The Complex Concerto Machine

The Complex Concerto Machine

Hugues Roberts


It’s now been about 10 years since I first learnt Ibert’s Flute Concerto for a competition back home in New Zealand. In fact, I’ve still got the comments sheet from the judges. Back then I could just about get around the notes, so it’s nice to return to the piece with a bit more control and maturity. 

I think I understand it better than I did before - or at least I hope so. It’s one thing to be able to play the notes and another to understand how the piece is put together, and how everything relates to everything else. I’ve now got a better understanding of even the most basic things, like phrasing or where the pinnacle of a movement sits.

To flautists, the concerto is perhaps best known because it’s very demanding and technically challenging. But why is it special? For me, it’s very French in that the music is light-hearted. It’s not serious like a Bruch or a Tchaikovsky Violin Concerto; it’s up in the air, with virtuosity coming both from the flute and the orchestra. It feels like a conversation between the two because for a good amount of time it’s actually the flute accompanying an instrument in the orchestra. In the second movement, for example, the first violin has a massive solo for most of a page and the flute is twiddling around it in the background. The concerto is also quite jazzy at moments, especially in the last movement. It’s a lot of fun to play and really exciting.

Second movement of the Ibert Flute Concert

It’s also not without challenges: while it doesn’t feature a lot of extended techniques or anything that’s really ‘out there’, you have to have a lot of control of articulation and breathing. In fact, breathing is a massive issue in the second movement because it has these very, very long phrases which are often quite loud and so you get through the air fast. This is something that’s quite specific to playing the flute in a concerto, having to use a lot more air to make sure you’re at the forefront of the orchestral sound. Finding a balance between how loud or quiet both myself and the orchestra need to play will be one of the biggest adventures in performing this piece.

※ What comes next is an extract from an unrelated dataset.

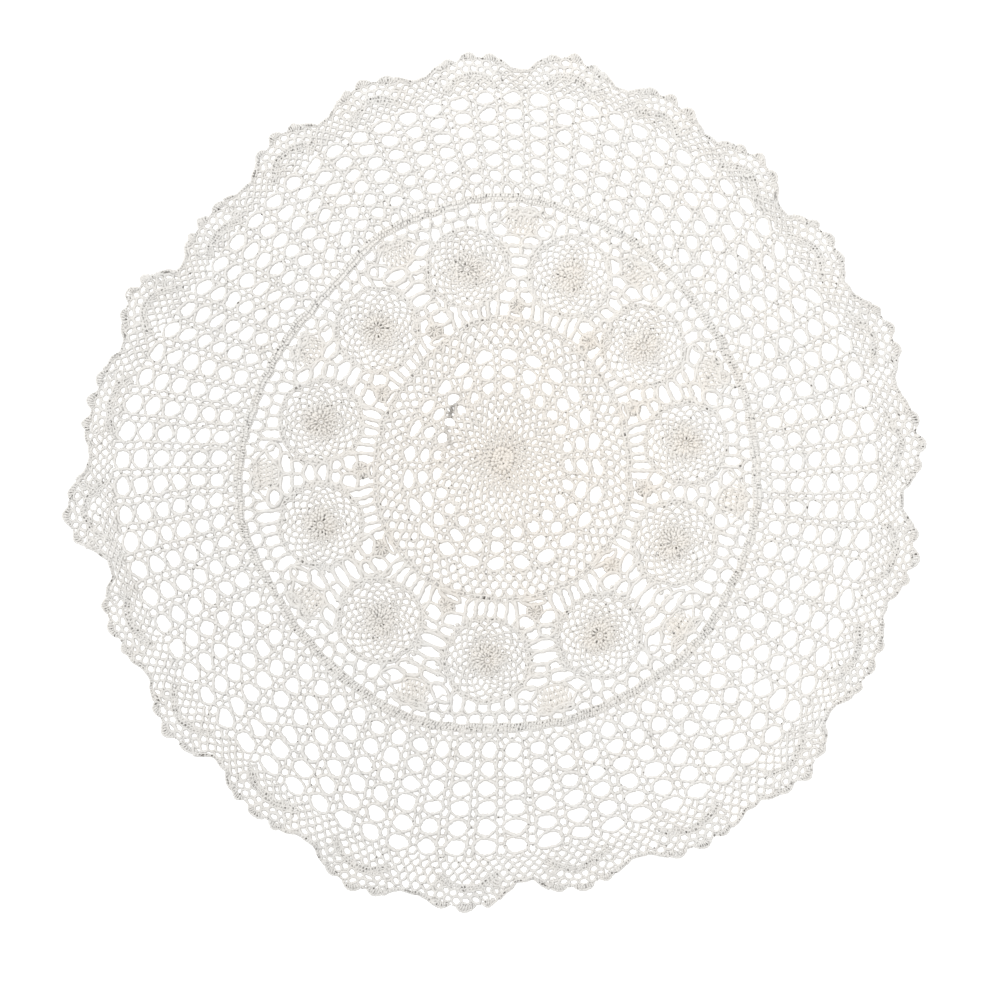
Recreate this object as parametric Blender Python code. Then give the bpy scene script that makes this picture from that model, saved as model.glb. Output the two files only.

Ibert wrote the concerto for Marcel Moyse, a great flute virtuoso and teacher. He was a really big deal then, and even now we still play his warm ups and studies as core elements when learning the flute. There’s an apocryphal story that I like to think about when preparing this piece, that Ibert had written the first and last movement but found himself stuck with what to do in the middle movement. Sometime later, Ibert’s father died, and that was the trigger for completing the concerto. The second movement is very lyrical, with long phrases and more profundity about it. I don’t know if that comes directly from his loss, but I find it helpful to think about it in that way. It’s not an especially sad or poignant movement, but I think there’s some genuine outpouring in there. There’s a lot of heart in it.

I’m also looking forward to the chance to play a concerto with an orchestra again. My one previous opportunity showed me just how different an experience it is to rehearsing or performing with a piano accompanist. With the piano, you’ve one person who can respond immediately to whatever you do; with an orchestra it just doesn’t work like that, it’s a much more complex machine. One of the challenges I’m looking forward to is therefore trying to keep a certain level of spontaneity while still bearing in mind that there’s 30 people and a conductor who have to react to what you’re doing, and the slight time lag that comes with that. It means it’ll be a fresh, collaborative performance - and that opens up all kinds of opportunities to pull of something I hope will be exciting.